* [What is needed]
Starting at the line that contains "What OpenSCAD source", reproduce each line exactly up to and including the line that contains "knuckle_r = 9; // [8:0.5:10]". Reproduce nothing else.

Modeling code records
^^^^
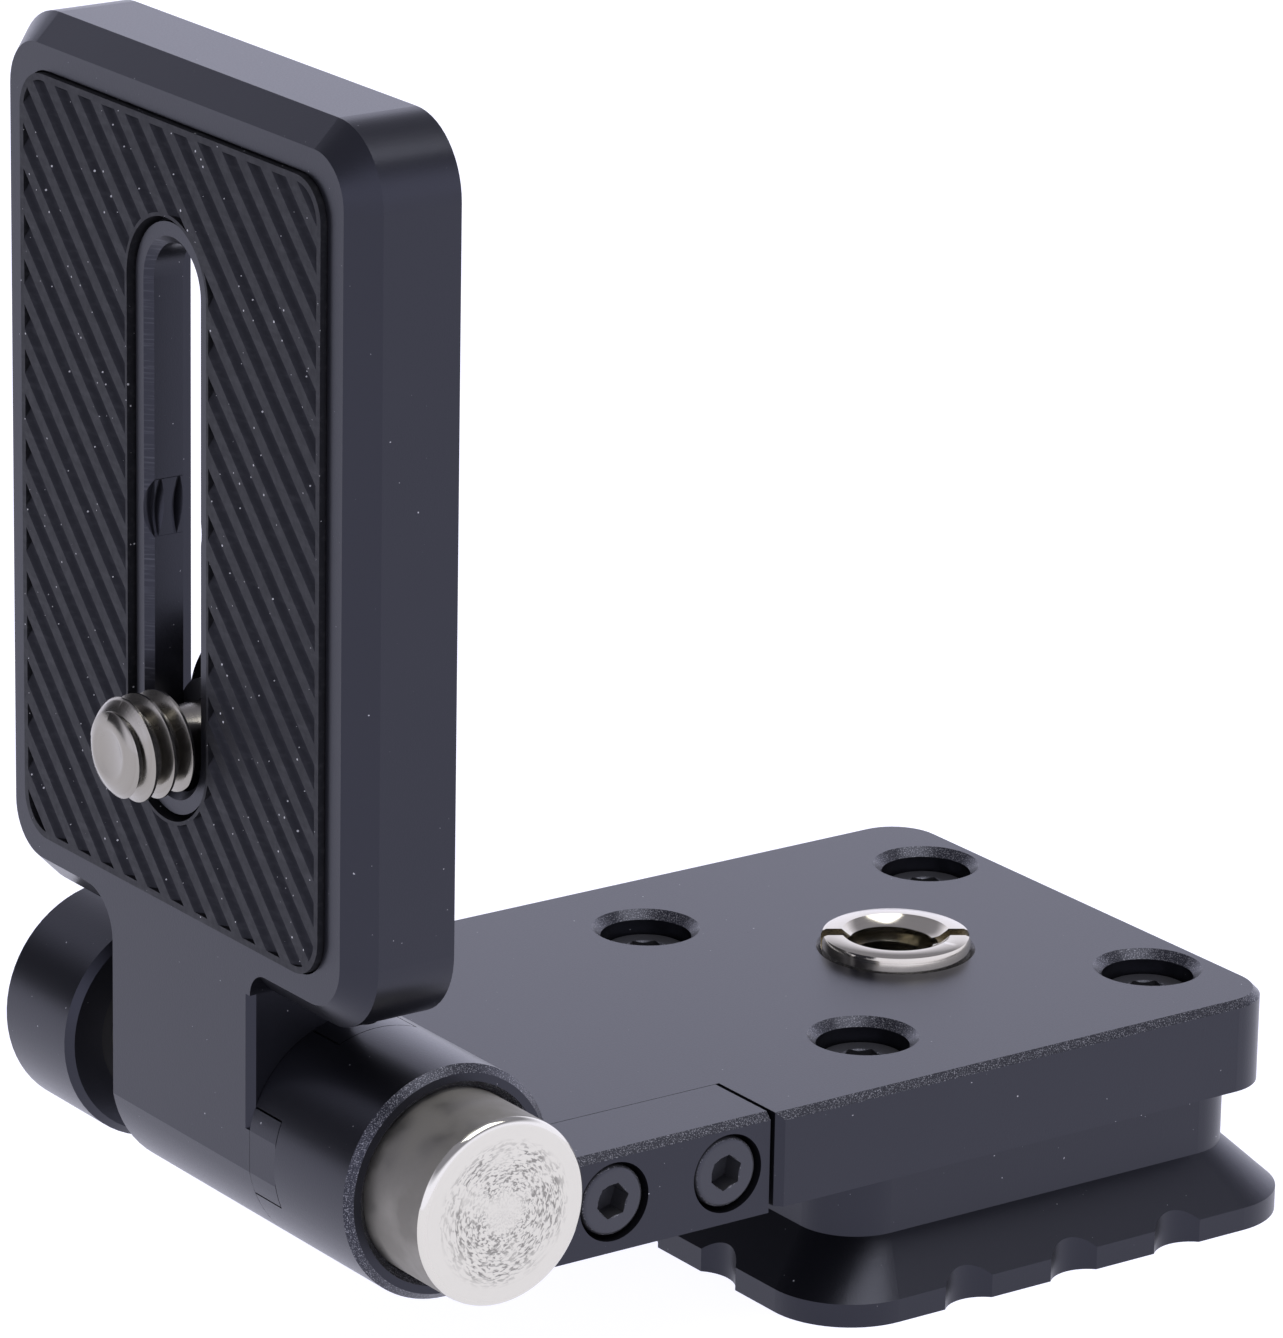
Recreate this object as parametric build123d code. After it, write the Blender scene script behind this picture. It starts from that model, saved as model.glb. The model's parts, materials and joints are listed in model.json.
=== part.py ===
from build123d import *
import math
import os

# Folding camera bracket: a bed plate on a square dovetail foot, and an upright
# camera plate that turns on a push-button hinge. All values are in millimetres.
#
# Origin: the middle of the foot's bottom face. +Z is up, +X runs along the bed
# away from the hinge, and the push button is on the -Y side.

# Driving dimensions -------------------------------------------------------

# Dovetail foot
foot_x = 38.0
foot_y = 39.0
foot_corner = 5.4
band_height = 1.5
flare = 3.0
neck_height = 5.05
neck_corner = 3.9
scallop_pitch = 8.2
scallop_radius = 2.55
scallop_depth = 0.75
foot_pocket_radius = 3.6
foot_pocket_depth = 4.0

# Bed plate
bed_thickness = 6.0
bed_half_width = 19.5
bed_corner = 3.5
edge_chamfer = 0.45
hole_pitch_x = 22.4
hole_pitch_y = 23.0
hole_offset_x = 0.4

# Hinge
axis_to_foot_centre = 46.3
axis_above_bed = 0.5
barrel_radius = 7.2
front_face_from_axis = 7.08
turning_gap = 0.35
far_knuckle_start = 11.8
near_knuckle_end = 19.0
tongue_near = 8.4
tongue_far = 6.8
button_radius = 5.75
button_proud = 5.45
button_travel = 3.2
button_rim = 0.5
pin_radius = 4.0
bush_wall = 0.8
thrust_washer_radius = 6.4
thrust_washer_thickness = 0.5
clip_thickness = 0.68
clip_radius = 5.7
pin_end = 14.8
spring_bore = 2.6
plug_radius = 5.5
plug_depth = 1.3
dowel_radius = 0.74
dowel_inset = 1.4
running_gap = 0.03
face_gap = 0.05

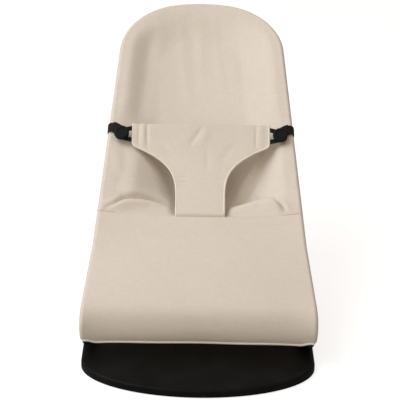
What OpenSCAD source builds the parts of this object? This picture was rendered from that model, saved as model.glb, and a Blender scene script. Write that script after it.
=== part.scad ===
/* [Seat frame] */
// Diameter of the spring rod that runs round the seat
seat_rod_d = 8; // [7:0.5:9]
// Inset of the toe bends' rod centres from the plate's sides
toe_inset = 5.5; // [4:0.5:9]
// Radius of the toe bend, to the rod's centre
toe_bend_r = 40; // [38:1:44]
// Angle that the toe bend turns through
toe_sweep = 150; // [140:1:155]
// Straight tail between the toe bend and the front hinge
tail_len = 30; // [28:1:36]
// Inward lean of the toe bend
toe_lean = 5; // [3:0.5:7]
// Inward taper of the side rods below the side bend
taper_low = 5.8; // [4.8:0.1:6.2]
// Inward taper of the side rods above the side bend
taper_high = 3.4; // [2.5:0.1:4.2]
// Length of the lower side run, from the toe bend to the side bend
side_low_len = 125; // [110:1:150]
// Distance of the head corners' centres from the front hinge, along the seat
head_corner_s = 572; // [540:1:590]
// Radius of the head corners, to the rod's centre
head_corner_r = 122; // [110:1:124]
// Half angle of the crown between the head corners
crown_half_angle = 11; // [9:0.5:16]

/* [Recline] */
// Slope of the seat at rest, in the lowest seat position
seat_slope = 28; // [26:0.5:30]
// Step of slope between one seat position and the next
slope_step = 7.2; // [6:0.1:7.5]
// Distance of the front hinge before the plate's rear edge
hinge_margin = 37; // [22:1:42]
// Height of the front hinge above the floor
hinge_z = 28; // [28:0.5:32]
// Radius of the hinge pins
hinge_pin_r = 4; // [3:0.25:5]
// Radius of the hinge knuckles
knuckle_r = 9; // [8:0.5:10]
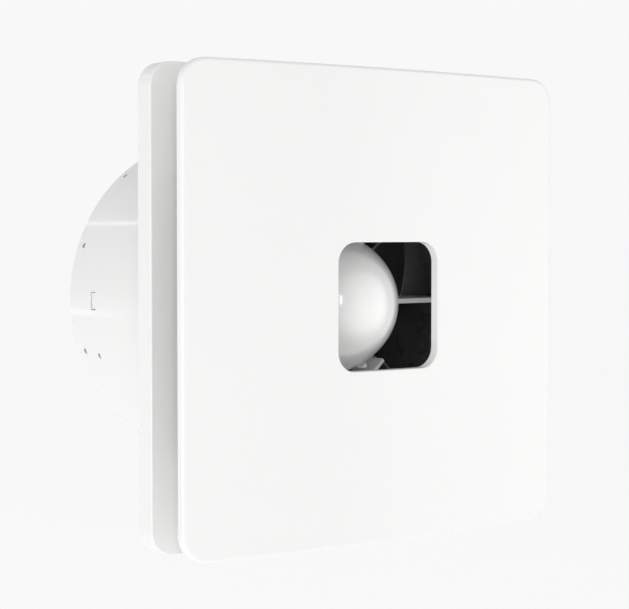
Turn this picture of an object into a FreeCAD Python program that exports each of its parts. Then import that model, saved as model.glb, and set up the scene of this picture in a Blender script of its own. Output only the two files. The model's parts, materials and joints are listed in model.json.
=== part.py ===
^^^^
* [Result below]
What OpenSCAD source builds the parts of this object? This picture was rendered from that model, saved as model.glb, and a Blender scene script. Write that script after it.
=== part.scad ===
/* [Seat frame] */
// Diameter of the spring rod that runs round the seat
seat_rod_d = 8; // [7:0.5:9]
// Inset of the toe bends' rod centres from the plate's sides
toe_inset = 5.5; // [4:0.5:9]
// Radius of the toe bend, to the rod's centre
toe_bend_r = 40; // [38:1:44]
// Angle that the toe bend turns through
toe_sweep = 150; // [140:1:155]
// Straight tail between the toe bend and the front hinge
tail_len = 30; // [28:1:36]
// Inward lean of the toe bend
toe_lean = 5; // [3:0.5:7]
// Inward taper of the side rods below the side bend
taper_low = 5.8; // [4.8:0.1:6.2]
// Inward taper of the side rods above the side bend
taper_high = 3.4; // [2.5:0.1:4.2]
// Length of the lower side run, from the toe bend to the side bend
side_low_len = 125; // [110:1:150]
// Distance of the head corners' centres from the front hinge, along the seat
head_corner_s = 572; // [540:1:590]
// Radius of the head corners, to the rod's centre
head_corner_r = 122; // [110:1:124]
// Half angle of the crown between the head corners
crown_half_angle = 11; // [9:0.5:16]

/* [Recline] */
// Slope of the seat at rest, in the lowest seat position
seat_slope = 28; // [26:0.5:30]
// Step of slope between one seat position and the next
slope_step = 7.2; // [6:0.1:7.5]
// Distance of the front hinge before the plate's rear edge
hinge_margin = 37; // [22:1:42]
// Height of the front hinge above the floor
hinge_z = 28; // [28:0.5:32]
// Radius of the hinge pins
hinge_pin_r = 4; // [3:0.25:5]
// Radius of the hinge knuckles
knuckle_r = 9; // [8:0.5:10]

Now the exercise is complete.